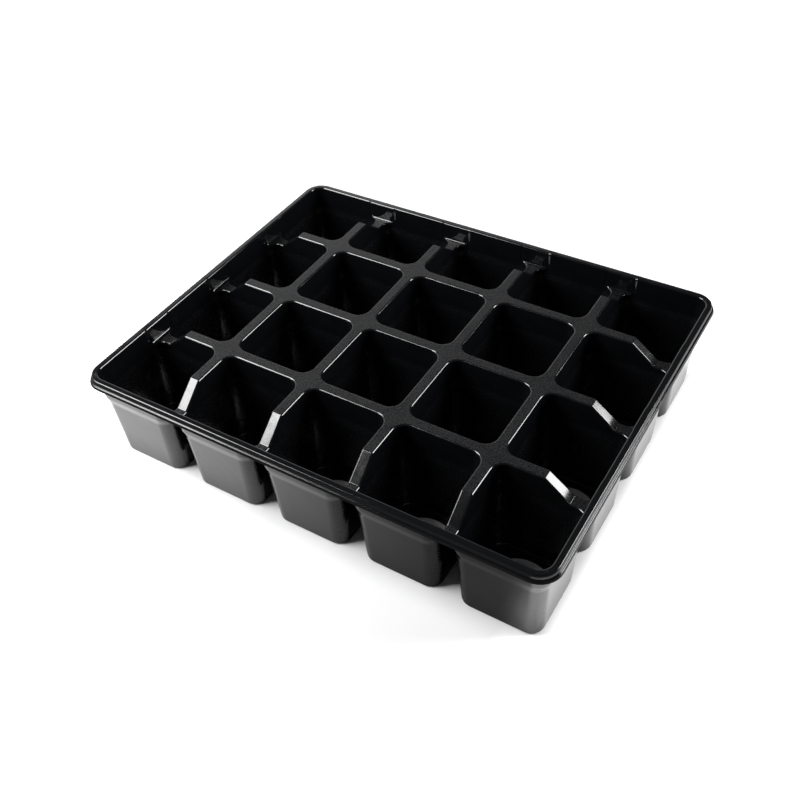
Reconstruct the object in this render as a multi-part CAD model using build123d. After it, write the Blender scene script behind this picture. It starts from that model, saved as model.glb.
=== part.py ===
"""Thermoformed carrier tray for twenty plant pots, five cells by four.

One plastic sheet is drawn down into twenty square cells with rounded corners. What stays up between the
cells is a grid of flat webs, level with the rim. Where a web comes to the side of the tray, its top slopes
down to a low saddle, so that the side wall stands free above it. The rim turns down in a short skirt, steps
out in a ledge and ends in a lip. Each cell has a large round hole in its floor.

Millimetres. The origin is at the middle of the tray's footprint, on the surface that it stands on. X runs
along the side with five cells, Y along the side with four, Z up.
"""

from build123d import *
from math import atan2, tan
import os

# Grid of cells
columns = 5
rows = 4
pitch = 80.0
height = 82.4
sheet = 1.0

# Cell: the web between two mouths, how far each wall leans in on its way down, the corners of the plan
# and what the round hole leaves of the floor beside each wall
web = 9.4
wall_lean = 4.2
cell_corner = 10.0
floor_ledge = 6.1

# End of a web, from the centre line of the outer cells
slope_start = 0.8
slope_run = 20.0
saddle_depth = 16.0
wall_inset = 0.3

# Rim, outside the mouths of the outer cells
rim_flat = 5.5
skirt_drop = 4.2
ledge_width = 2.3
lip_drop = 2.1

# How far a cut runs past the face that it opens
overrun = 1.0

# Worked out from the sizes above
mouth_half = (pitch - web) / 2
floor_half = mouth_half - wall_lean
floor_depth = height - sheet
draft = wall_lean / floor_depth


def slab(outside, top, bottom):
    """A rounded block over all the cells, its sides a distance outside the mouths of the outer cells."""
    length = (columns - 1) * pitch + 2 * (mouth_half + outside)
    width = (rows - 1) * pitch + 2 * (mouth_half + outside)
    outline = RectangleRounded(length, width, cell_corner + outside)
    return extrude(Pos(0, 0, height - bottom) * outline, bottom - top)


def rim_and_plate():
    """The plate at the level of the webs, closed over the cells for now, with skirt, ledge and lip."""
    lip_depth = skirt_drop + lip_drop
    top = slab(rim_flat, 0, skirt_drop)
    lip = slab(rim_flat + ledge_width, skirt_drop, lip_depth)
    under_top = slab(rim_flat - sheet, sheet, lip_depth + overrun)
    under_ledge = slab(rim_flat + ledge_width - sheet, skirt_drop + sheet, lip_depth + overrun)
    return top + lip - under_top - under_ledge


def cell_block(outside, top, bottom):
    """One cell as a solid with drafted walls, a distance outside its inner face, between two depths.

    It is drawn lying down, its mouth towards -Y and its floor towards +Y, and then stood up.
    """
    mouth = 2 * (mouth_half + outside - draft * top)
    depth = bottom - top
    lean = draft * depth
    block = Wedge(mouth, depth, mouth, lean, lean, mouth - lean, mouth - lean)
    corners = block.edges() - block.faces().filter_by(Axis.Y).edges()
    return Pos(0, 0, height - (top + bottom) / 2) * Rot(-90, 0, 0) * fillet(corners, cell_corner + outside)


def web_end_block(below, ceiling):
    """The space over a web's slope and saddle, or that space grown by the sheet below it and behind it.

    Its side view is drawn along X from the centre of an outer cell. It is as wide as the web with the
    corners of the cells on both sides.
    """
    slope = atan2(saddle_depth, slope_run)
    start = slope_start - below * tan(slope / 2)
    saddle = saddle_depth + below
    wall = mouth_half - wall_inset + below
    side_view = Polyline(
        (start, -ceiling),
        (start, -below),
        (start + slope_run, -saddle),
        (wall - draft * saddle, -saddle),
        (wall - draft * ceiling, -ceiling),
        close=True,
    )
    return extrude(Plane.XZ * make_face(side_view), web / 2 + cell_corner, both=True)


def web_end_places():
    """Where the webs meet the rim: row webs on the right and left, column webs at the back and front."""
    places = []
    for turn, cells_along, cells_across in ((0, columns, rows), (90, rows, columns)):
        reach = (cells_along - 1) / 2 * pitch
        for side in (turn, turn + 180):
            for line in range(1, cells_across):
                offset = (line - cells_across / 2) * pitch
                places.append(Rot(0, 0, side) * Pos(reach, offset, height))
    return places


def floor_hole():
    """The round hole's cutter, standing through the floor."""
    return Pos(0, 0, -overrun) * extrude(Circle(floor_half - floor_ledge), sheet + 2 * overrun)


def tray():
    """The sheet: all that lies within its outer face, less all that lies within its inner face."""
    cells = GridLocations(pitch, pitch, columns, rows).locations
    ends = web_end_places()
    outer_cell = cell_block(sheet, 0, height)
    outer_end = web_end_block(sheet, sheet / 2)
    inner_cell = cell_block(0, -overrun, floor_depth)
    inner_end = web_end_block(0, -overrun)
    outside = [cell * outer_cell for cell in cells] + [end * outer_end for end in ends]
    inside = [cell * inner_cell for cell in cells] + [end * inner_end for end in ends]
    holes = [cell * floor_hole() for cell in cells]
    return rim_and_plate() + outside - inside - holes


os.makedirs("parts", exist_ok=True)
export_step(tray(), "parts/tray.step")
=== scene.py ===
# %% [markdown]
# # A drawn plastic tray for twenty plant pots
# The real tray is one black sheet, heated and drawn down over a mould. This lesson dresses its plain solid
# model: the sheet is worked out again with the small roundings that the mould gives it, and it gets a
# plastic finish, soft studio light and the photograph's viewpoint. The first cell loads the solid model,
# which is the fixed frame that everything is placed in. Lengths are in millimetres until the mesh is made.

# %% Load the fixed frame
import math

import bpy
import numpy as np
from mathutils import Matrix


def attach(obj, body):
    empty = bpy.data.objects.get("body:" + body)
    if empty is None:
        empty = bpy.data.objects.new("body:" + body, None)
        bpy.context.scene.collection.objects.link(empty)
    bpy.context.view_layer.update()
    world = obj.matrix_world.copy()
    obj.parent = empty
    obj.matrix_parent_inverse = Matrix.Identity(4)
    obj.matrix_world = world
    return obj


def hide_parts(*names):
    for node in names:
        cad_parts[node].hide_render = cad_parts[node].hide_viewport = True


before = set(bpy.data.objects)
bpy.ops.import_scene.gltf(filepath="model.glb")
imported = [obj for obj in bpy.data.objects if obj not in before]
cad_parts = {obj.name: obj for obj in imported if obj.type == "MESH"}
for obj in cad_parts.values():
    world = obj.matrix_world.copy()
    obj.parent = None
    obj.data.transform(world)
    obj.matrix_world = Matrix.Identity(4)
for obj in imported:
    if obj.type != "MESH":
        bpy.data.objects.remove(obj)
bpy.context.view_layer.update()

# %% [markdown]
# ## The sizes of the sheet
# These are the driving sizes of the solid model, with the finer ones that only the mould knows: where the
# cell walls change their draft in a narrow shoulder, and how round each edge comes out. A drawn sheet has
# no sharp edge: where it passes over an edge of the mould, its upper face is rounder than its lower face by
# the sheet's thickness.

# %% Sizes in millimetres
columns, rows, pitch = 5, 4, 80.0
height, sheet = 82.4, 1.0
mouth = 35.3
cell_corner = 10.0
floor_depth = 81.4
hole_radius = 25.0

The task
Give the lines again, exactly as they stand, from the beginning of the data through the line with "draft = wall_lean / floor_depth".

Solution for this exercise
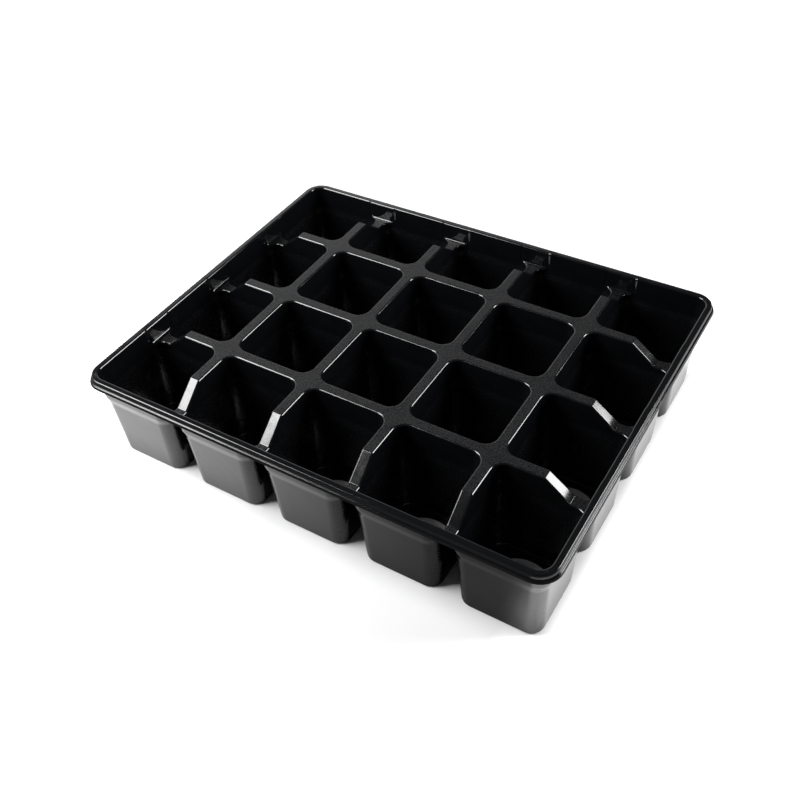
Reconstruct the object in this render as a multi-part CAD model using build123d. After it, write the Blender scene script behind this picture. It starts from that model, saved as model.glb.
=== part.py ===
"""Thermoformed carrier tray for twenty plant pots, five cells by four.

One plastic sheet is drawn down into twenty square cells with rounded corners. What stays up between the
cells is a grid of flat webs, level with the rim. Where a web comes to the side of the tray, its top slopes
down to a low saddle, so that the side wall stands free above it. The rim turns down in a short skirt, steps
out in a ledge and ends in a lip. Each cell has a large round hole in its floor.

Millimetres. The origin is at the middle of the tray's footprint, on the surface that it stands on. X runs
along the side with five cells, Y along the side with four, Z up.
"""

from build123d import *
from math import atan2, tan
import os

# Grid of cells
columns = 5
rows = 4
pitch = 80.0
height = 82.4
sheet = 1.0

# Cell: the web between two mouths, how far each wall leans in on its way down, the corners of the plan
# and what the round hole leaves of the floor beside each wall
web = 9.4
wall_lean = 4.2
cell_corner = 10.0
floor_ledge = 6.1

# End of a web, from the centre line of the outer cells
slope_start = 0.8
slope_run = 20.0
saddle_depth = 16.0
wall_inset = 0.3

# Rim, outside the mouths of the outer cells
rim_flat = 5.5
skirt_drop = 4.2
ledge_width = 2.3
lip_drop = 2.1

# How far a cut runs past the face that it opens
overrun = 1.0

# Worked out from the sizes above
mouth_half = (pitch - web) / 2
floor_half = mouth_half - wall_lean
floor_depth = height - sheet
draft = wall_lean / floor_depth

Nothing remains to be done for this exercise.